Research doesn’t mean relief for the millions of Americans suffering from mental illness.
Scientific discovery, though valuable, translates only roughly into enhanced services, which are more important than ever in our rough economic times. While increased funding for research on stigmatized and poorly understood conditions is laudable, we mustn’t conflate it with adequate assistance for those in need. It’s not enough to support research; the conversation should also emphasize services that are grounded in science and tackle the effects of mental illness in the community.
"Knowing something in the laboratory, even writing about it in journals and presenting that research at professional meetings, doesn’t necessarily translate into practice," said Michael Flaum, the director of the Iowa Consortium on Mental Health and a University of Iowa clinical psychiatry professor. Flaum sees the consortium’s main goal as facilitating that translation to improve Iowans’ access to quality mental-health services.

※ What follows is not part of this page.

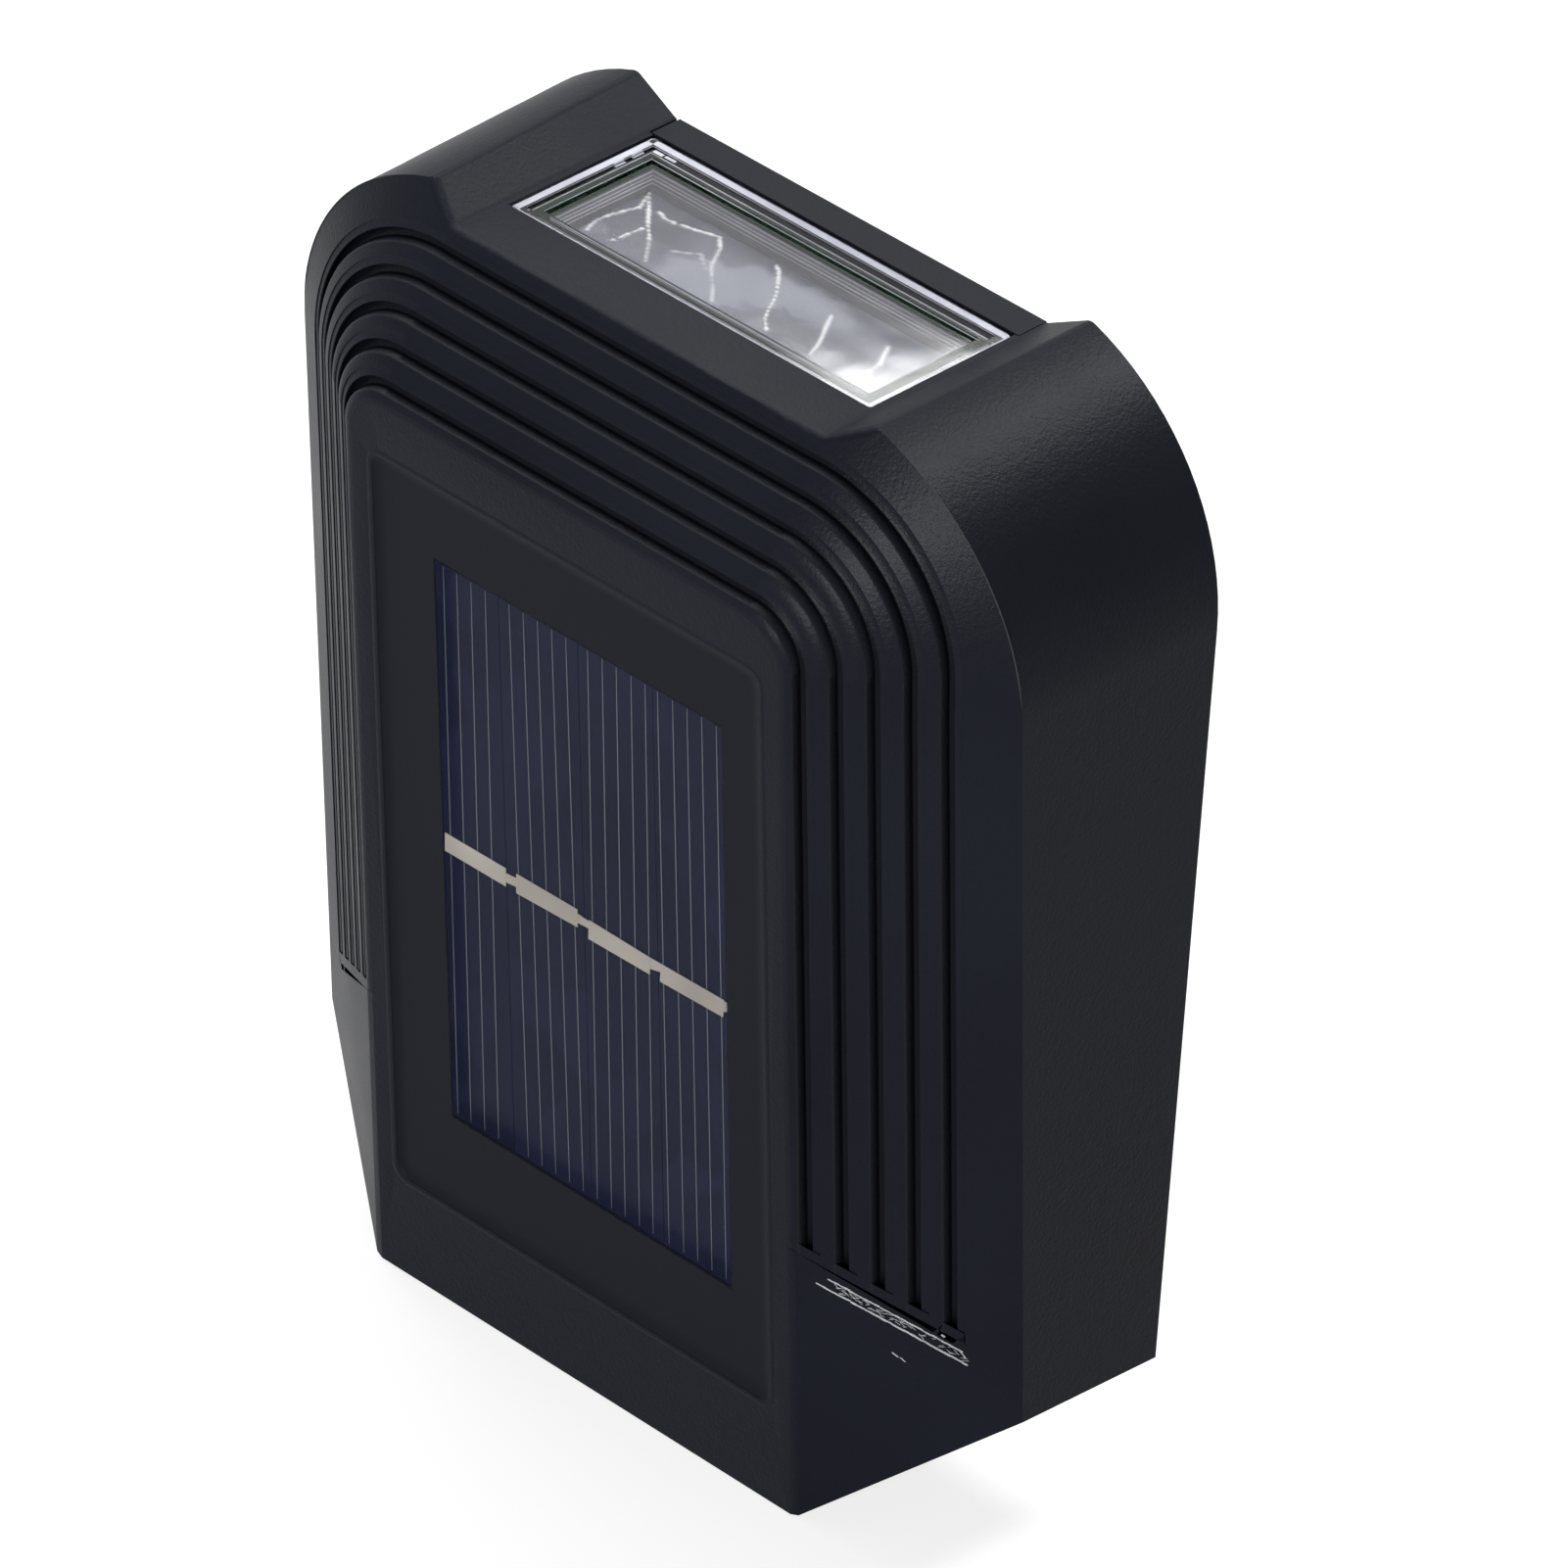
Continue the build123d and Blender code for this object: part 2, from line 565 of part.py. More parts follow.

All things considered, the UI’s funding for research is in a fairly secure position. Even in the midst of the worst recession since the Great Depression, the last fiscal year saw a 9 percent growth in external funding for faculty research. And UI graduate Roger L. Koch, in an admirable move, donated $1 million to a fund for interdisciplinary research into bipolar disorder with the aim of determining treatment and prediction of the illness — a boon for anyone who struggles with the difficult condition.
Americans need funding for services as well, though. According to the Substance Abuse and Mental Health Services Administration’s National Survey on Drug Use and Health, 45.1 million American adults experienced mental illness in 2009. While this is not a sharp increase from the 2008 number, it still highlights the importance of effective treatment, surveillance, and assistance. In addition, only 37.9 percent of people with a mental illness (60.6 percent of those with a severe mental illness) received any form of treatment.
On the state level, the National Alliance on Mental Illness gave Iowa’s mental-health resources a "D" grade in 2009. Iowa Legislature candidates have criticized the state for providing unpredictable funding for mental-health and disability services. And the Iowa State Association of Counties lists improved mental-health funding first on its human-services agenda, protesting the $8 million reduction in mental-health funding from fiscal 2010 to fiscal 2011.
"In times of tight funding climates, which we’re now very much in, the first thing that gets cut is any kind of education, training, and supervision dollar [for mental-health issues]," Flaum said. "There has been increased utilization of mental- and behavioral-health services over the last few years… but there has not been a proportional increase in providers and funding."
Here in Johnson County, the Board of Supervisors’ strategic mental-health/disability services plan for the coming years contains a distressing analysis. While the plan states that the services in 2009 were adequate, "significant county population growth in the past eight and one-half years, the state’s lack of appropriate funding for growth … and lack of hospital beds are causing severe stress to the Johnson County mental-health/disability budget."
To make matters worse, federal stimulus money expires in the middle of this financial year, leaving mental-health funding in a tenuous position right when dire economic straits have increased their demand. Difficult economic times increase the need for mental-health assistance, Flaum said, because they tend to trigger latent predispositions for mental illness.
This is reflected in the aforementioned Substance Abuse and Mental Health Services Administration data — in 2009, unemployed persons experienced suicidal ideation at nearly twice the rate of those with full-time employment. Economic downturns damage more than just pocketbooks.
So while funding advances in mental illness treatments are commendable, we also need to improve services for those already suffering. It is difficult to argue in times of budgetary crisis for increased funding, but we must facilitate the movement of knowledge from the laboratory to the hospital.
Scientific advancement should not overwhelm the use of new information.
Otherwise, while it may help those in 2025, today’s research will not help today’s sick.